* [Given exercise]: Count every line that holds the string "from", and report the number alone.

* [Record extracts]:
------------------------------------------------------------

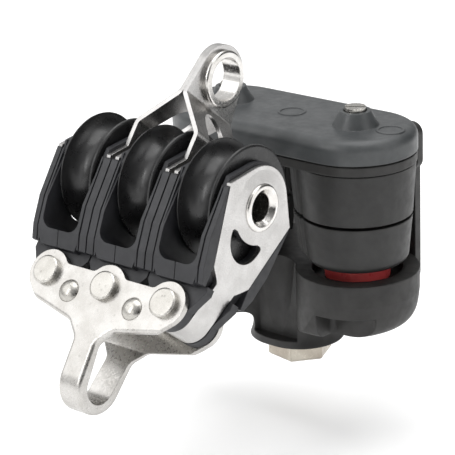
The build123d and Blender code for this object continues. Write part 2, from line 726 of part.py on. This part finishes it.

------------------------------------------------------------

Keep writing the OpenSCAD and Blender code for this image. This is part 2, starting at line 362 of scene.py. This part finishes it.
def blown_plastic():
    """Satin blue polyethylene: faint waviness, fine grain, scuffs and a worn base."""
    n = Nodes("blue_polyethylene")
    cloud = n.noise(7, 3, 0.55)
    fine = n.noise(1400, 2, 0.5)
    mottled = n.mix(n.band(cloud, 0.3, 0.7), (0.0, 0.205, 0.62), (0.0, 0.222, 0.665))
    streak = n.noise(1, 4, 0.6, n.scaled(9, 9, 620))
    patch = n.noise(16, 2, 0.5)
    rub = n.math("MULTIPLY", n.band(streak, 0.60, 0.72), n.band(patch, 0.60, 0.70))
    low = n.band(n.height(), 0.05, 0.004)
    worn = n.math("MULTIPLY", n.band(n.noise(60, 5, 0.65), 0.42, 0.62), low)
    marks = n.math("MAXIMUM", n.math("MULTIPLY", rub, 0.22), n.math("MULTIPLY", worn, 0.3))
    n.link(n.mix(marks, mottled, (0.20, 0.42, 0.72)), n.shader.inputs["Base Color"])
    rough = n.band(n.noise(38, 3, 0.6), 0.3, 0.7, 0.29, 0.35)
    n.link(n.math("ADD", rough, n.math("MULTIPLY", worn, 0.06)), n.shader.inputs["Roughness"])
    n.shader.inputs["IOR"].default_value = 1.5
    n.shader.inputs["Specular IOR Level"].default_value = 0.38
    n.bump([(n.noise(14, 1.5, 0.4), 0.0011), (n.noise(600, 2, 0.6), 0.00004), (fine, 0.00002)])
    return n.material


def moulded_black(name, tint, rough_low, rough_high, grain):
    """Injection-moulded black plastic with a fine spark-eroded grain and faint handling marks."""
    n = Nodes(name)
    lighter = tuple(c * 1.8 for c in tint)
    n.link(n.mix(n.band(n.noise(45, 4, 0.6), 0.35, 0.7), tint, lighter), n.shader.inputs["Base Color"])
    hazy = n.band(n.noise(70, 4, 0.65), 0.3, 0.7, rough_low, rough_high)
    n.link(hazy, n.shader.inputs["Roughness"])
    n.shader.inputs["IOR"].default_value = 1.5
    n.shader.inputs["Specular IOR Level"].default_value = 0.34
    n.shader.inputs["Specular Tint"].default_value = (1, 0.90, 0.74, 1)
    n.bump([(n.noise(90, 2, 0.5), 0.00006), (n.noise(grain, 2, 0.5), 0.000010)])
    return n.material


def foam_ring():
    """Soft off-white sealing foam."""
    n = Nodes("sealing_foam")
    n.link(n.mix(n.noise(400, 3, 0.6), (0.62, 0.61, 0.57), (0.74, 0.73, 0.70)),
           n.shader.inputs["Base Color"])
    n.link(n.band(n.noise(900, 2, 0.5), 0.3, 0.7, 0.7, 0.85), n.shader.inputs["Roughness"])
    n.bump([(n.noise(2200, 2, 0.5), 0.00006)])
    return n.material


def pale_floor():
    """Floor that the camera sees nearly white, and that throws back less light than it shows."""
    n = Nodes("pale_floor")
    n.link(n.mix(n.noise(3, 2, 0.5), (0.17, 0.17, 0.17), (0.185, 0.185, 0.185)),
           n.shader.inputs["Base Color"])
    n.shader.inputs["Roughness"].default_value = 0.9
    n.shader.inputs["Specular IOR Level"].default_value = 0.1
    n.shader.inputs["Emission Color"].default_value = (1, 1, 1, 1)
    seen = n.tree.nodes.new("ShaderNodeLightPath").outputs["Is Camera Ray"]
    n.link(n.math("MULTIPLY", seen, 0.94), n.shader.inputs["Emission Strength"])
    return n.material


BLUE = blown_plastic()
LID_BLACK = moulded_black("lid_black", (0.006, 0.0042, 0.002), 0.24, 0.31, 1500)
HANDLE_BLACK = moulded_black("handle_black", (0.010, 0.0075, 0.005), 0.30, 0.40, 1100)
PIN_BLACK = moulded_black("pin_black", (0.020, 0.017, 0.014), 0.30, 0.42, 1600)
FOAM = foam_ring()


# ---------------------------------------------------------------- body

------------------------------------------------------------

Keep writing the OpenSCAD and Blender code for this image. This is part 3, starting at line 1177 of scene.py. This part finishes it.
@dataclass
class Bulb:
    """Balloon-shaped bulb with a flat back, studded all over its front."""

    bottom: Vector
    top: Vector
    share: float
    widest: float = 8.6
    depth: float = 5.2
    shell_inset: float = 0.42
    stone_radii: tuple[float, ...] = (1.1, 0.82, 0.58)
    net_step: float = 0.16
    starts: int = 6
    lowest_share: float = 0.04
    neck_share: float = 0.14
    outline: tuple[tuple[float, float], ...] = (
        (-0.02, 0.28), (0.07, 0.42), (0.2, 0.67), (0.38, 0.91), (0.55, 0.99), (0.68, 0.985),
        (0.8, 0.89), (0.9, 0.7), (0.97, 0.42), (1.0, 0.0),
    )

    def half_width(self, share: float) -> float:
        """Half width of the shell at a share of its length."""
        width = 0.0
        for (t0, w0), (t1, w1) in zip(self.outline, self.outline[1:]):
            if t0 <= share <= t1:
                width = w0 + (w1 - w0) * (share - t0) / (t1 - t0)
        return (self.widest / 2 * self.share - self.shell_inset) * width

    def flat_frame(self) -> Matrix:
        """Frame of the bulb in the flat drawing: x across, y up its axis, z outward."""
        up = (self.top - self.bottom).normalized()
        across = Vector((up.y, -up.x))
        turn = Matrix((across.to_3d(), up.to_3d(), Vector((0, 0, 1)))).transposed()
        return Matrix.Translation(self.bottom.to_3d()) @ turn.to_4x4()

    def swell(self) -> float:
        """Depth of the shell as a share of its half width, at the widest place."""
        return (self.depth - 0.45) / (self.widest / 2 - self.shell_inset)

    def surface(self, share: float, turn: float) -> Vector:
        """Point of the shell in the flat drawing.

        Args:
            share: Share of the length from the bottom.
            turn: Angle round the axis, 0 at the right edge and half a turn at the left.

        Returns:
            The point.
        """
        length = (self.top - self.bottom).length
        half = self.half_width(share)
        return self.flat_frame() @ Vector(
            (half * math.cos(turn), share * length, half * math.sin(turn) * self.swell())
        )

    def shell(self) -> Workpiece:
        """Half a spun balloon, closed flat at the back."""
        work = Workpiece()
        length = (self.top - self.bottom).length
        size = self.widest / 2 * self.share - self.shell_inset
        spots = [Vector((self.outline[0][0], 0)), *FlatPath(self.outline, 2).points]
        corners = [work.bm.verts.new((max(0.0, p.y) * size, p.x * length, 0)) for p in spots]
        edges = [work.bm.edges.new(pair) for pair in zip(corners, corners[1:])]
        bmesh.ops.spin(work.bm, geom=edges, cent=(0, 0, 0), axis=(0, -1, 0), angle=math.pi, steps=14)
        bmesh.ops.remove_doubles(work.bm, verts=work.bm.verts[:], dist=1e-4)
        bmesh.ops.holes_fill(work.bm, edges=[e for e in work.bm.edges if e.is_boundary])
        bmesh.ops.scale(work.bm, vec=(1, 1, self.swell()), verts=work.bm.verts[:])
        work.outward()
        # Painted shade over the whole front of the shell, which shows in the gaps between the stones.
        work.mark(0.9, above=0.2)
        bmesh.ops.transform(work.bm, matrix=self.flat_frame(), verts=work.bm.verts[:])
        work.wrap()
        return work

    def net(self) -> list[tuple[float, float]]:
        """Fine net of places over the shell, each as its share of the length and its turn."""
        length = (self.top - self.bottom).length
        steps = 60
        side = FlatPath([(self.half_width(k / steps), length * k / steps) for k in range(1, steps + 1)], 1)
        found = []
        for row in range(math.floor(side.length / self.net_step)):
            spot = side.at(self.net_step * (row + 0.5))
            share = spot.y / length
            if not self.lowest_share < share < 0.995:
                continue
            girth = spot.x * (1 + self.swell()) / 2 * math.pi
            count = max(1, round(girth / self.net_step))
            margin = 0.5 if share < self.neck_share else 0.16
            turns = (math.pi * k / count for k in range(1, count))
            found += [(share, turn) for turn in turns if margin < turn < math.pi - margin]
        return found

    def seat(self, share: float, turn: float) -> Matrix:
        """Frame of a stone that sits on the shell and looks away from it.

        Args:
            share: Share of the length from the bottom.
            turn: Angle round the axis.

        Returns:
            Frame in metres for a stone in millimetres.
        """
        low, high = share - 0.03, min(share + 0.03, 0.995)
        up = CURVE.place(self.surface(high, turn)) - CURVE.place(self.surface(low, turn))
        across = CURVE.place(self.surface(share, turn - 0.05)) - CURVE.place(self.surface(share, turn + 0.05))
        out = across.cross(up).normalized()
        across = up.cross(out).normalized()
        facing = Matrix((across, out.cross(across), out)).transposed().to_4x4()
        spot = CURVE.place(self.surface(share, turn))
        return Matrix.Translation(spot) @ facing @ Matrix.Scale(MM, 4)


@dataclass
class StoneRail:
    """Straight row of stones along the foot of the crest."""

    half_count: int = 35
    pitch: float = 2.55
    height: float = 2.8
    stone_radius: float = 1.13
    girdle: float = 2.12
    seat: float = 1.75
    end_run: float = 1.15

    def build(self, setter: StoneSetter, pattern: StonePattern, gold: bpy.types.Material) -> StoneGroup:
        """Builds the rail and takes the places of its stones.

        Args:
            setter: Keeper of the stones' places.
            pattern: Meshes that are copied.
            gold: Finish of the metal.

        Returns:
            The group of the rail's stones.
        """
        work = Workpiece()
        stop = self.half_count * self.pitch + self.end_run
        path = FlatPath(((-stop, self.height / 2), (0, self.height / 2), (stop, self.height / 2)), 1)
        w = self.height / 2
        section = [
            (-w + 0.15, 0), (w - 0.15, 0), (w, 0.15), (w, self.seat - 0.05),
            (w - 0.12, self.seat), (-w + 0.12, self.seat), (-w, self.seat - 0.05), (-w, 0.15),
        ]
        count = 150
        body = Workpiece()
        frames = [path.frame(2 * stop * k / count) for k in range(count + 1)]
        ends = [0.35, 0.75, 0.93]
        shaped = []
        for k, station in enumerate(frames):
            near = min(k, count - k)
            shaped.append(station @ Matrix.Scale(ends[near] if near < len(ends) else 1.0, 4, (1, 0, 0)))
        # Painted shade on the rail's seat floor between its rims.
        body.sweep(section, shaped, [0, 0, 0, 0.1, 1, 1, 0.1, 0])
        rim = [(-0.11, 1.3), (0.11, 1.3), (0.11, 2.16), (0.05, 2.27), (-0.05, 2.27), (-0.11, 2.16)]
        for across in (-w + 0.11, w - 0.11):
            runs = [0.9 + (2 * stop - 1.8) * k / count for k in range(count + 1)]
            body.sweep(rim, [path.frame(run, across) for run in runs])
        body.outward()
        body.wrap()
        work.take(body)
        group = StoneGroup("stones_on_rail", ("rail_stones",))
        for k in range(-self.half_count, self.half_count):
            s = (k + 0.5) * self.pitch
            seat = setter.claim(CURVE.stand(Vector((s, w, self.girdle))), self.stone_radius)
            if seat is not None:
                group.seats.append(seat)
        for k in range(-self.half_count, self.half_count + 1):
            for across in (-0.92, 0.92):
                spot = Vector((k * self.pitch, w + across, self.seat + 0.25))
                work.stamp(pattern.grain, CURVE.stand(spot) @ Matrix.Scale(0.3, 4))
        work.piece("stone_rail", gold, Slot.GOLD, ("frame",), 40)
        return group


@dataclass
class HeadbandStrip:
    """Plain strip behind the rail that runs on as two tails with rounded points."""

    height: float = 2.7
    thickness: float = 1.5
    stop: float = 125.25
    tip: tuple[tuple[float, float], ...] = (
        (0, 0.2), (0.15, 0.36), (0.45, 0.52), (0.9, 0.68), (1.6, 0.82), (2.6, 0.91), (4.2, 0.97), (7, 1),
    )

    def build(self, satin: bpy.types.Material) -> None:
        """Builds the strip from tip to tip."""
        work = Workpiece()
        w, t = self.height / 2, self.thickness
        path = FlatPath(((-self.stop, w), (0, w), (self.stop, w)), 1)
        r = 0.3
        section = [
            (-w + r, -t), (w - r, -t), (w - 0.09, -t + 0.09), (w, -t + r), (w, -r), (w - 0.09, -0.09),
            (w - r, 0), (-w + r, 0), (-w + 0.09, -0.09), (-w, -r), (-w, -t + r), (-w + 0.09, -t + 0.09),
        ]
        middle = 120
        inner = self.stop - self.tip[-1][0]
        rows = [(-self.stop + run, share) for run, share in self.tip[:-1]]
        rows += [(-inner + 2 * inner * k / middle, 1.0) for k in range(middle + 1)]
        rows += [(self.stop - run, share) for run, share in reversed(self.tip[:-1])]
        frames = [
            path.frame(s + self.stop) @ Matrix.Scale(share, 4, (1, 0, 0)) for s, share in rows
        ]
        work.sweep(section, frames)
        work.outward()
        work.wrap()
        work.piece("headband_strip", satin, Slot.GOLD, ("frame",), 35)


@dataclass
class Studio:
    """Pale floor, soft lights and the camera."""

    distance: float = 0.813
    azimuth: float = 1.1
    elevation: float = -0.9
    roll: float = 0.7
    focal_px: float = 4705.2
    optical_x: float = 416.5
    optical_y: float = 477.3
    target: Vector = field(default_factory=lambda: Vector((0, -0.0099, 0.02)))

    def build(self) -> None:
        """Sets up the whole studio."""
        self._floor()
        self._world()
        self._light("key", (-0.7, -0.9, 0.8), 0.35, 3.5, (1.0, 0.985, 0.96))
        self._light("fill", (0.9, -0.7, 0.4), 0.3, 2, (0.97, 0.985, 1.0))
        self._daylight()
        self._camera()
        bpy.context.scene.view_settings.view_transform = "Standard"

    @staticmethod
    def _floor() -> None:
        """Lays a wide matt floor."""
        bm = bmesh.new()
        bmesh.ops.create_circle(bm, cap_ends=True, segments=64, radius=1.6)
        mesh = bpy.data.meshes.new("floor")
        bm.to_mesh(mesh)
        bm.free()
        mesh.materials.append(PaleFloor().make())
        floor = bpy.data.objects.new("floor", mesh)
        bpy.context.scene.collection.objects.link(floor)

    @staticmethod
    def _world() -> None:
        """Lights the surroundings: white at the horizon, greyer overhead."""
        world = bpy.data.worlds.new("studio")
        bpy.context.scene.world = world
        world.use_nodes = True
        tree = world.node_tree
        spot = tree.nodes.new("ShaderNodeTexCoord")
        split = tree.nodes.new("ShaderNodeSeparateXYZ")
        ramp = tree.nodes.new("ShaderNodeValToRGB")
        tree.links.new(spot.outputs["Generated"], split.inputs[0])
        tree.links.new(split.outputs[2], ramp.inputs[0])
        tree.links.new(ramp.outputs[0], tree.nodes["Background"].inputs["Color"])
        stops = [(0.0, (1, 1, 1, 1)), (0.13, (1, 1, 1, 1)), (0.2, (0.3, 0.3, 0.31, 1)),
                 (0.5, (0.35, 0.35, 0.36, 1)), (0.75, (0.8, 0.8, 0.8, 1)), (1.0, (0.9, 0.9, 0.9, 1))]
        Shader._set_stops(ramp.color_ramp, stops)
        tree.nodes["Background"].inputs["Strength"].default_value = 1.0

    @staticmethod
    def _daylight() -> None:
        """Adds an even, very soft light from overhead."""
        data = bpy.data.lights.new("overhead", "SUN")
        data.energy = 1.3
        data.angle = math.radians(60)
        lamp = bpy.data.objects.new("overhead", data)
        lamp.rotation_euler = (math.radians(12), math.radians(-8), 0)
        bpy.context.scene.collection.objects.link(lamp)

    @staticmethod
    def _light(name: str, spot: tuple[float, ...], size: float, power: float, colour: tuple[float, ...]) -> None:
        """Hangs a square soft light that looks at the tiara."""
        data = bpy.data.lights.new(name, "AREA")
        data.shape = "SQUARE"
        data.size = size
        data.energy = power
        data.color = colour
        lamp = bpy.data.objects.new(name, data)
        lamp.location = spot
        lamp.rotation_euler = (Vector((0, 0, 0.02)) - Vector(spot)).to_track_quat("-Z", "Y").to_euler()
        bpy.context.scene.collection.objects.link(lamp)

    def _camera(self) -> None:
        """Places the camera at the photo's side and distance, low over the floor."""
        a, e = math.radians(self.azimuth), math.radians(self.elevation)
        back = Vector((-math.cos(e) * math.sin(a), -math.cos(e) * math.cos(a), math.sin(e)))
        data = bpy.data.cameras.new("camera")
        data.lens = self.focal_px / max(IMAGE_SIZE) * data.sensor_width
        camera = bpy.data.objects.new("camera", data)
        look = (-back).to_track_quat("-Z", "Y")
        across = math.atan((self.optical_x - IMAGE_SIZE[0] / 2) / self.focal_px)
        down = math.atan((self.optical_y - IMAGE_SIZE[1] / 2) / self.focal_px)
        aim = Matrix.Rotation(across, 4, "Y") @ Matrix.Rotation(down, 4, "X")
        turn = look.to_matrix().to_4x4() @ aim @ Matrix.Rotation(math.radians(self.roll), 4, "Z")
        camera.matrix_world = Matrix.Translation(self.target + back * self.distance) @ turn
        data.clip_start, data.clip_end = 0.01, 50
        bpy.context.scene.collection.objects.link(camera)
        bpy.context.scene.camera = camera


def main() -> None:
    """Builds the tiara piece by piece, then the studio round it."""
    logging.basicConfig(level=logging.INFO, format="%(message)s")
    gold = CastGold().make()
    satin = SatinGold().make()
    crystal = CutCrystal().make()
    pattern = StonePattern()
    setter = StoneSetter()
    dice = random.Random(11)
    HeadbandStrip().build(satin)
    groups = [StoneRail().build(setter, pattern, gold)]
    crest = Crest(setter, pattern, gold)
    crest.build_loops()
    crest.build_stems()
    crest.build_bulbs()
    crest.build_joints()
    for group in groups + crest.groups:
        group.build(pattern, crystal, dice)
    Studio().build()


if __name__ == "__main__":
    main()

------------------------------------------------------------

* [Answer in full]: 6